A no deal Brexit will plunge Germany into a fully-fledged recession by a No Deal Brexit, the British Chamber of Commerce in Germany (BCCG) has warned.

The organisation, which was established in 1919, has 600 members and represents companies in both countries, predicts a “disorderly” exit would lead to thousands of job losses and reduce Germany’s GDP by at least one percent, and as a result “should be avoided under all circumstances”.

​Alex Altmann, BCCG co-chair, said as cited by Daily Mail a seven-year low manufacturing output is moving Germany - the largest European economy - further into a risk of recession, and the country’s manufacturers will be watching “the next couple of weeks” very closely “in order to prepare for the worst”.

“The UK is Germany's largest European export market with over 20 percent of all exports going across the Channel. In addition, almost all exports to Ireland go via the UK as well. A no-deal Brexit with customs barriers, regulatory diversion and uncertainty around immigration will cost the German economy around 1 per cent of GDP with the potential of 200,000 job losses in the UK and Germany, which could move the country into a recession in the fourth quarter of this year,” he explained.

Manufacturing isn’t the only industry currently suffering in Germany - Deutsche Bank, the largest banking services group in the country with well over a trillion dollars worth of assets, made a €3.1 billion net loss in the second quarter of this year, its biggest quarterly loss in four years and the second largest since the final months of 2008 when the financial crisis erupted.

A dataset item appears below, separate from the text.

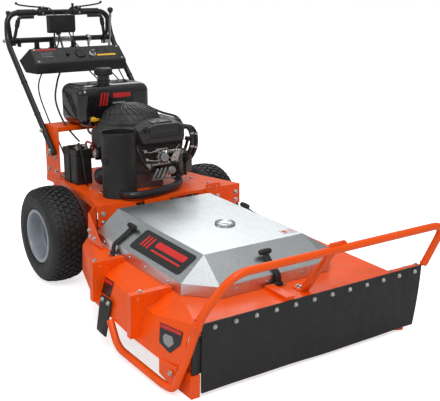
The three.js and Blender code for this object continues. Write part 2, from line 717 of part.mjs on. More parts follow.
function shroudOutline(inset) {
  const shape = new THREE.Shape();
  const { x, y } = ENGINE;
  const r = 158 - inset;
  shape.moveTo(x - r, y + 20);
  const front = y - 118 + inset;
  shape.lineTo(x - r, y - 20);
  shape.quadraticCurveTo(x - r + 18, y - 90 + inset, x - 60, front);
  shape.lineTo(x + 120 - inset, front);
  shape.quadraticCurveTo(x + 218 - inset, front, x + 225 - inset, y - 10);
  shape.quadraticCurveTo(x + 218 - inset, y + 100, x + 110, y + 140 - inset);
  shape.lineTo(x - 60, y + 150 - inset);
  shape.quadraticCurveTo(x - r, y + 130 - inset, x - r, y + 20);
  return shape;
}

function blowerHousing() {
  const { x, y } = ENGINE;
  const skirt = cut(plateZ(shroudOutline(0), 566, 628), plateZ(shroudOutline(5), 550, 623));
  const ring = turnedZ([
    [116, 620], [152, 620], [140, 638], [134, SHROUD_TOP - GAP], [119, SHROUD_TOP - GAP], [116, 620],
  ], x, y, 32);
  const shoulder = hull([
    [x + 95, y - 106, 668], [x + 170, y - 104, 668], [x + 190, y + 70, 664], [x + 100, y + 104, 660],
    [x + 90, y - 117, 626], [x + 190, y - 110, 640], [x + 215, y - 84, 620], [x + 219, y + 30, 620],
    [x + 190, y + 90, 622], [x + 100, y + 132, 620],
  ]);
  const mouth = rod([x, y, 600], [x, y, 700], 116, 32);
  const grilleRoom = rod([x, y, SHROUD_TOP - GAP], [x, y, 700], DOME_RADIUS + 3, 32);
  return cut(join(skirt, ring, shoulder), mouth, grilleRoom);
}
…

​The primary driver of the bank’s historically poor performance is the €3.4 billion it’s spent so far on a major restructuring of its operations, which has seen overseas offices and entire divisions scrapped, and almost 1,000 staff sacked – but its net income also dropped by over 40 percent to €231 million in the second quarter, year-on-year - the lender is predicted to report a full-year loss for 2019. Deutsche shares fell 2.4 percent in response to the results.